# Listed records
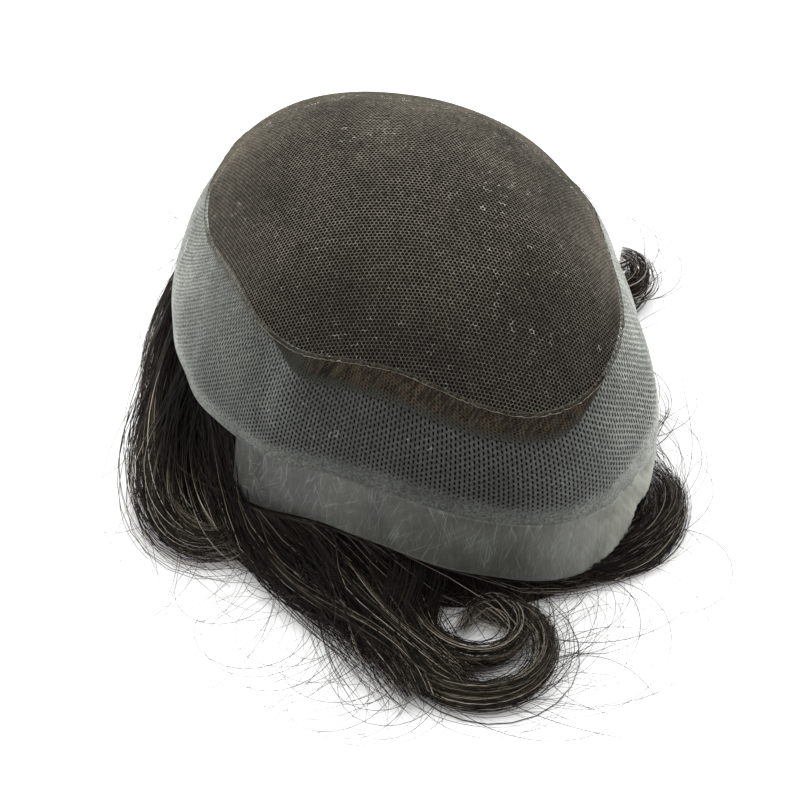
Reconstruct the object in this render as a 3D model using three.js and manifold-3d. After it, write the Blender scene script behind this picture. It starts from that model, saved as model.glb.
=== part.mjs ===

---

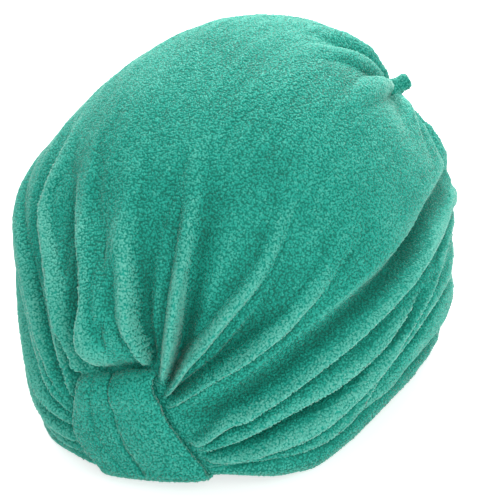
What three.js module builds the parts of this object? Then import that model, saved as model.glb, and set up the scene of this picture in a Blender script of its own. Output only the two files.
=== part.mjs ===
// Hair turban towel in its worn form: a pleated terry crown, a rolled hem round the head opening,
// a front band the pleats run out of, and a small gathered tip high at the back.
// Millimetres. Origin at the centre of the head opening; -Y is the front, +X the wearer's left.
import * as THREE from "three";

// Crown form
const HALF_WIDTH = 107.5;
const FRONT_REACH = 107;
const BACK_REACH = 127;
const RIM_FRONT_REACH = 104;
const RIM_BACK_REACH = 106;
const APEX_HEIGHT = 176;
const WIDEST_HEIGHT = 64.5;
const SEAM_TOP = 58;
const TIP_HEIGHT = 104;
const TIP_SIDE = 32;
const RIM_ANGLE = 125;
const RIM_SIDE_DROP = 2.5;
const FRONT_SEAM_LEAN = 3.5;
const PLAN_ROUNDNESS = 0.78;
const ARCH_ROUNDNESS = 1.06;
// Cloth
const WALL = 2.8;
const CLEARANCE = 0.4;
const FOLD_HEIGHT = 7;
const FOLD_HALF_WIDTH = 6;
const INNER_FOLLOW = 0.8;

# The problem
Tally every line of the listing that holds the string "this", then give the number by itself.

# Output of the task
2